A passenger seated near the rear end of the aircraft experienced an intensely violent episode of flatulence as the plane gained altitude.  Oxygen masks were deployed and passengers throughout the cabin began to panic.  It was determined that the best course of action would be diversion of [the] flight to the nearest airfield for an emergency landing. JFK International was contacted, clearance obtained, and emergency landing took place at 10:42 a.m.

Passenger Mark Theissen, seated behind the offending passenger, provided details.

“The woman in front of me started bouncing up and down right after we took off.  I leaned forward and asked her if she was okay, and she said something about ‘her condition.’  The next thing I knew, there was this foul odor and all the masks came down.  She turned back to tell me something but her seat snapped back and slammed me in the head.  My eyes started burning and I blacked out.”

“People were jumping over their chairs to escape,” said flight attendant Becky Constantine.  “My senior attendant went back to make people calm down, but she got stomped in the face!  I hid up in the overhead ’til we hit the ground.  Delta-Schmelta, I quit!” she said.  “I’m going back to my job at Subway where it’s safe.”
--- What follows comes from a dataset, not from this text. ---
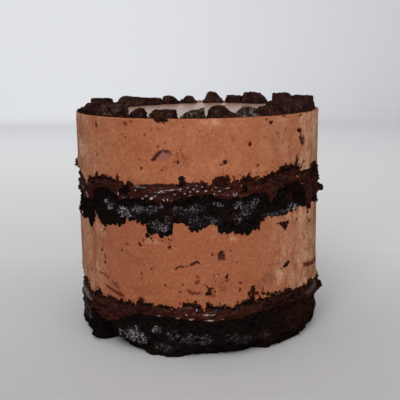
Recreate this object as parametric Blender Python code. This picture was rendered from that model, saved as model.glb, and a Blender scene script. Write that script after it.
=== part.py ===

The identity of the passenger was determined after the passenger manifest was released to the press.  Former showgirl Cyprienne O’Malley, 70, was fingered as the woman responsible for the unfortunate incident.

Doctors call O’Malley’s disorder Gastric Abdominal Systemic Pancolitis (GASP).  “GASP makes an already bad situation worse,” says Dr. Paul Hazelton, of New York’s Lenox Hill Hospital.  “A sudden change in air pressure causes rapid release, and the path of least resistance is always the anus.  The bunghole is Mother Nature’s little whistle-blower.”

“Many people suffer from this disorder, and to hide it is to deny it. I attend a support group called ‘Silence Is Deadly.’ It’s a place where we can all come together and air out our grievances,” said O’Malley. “This whole thing really blew up in my face.  If I could take it all back, I would. Next month I’m going to attend the GASP National Convention in Pottstown, but I’m going to take the train.”

No charges were filed against O’Malley, but the airline is asking that she compensates them for damages, and donates an undisclosed amount toward the injured flight attendant’s hospital bills.

 

Amtrak officials have been notified of O’Malley’s upcoming travel plans.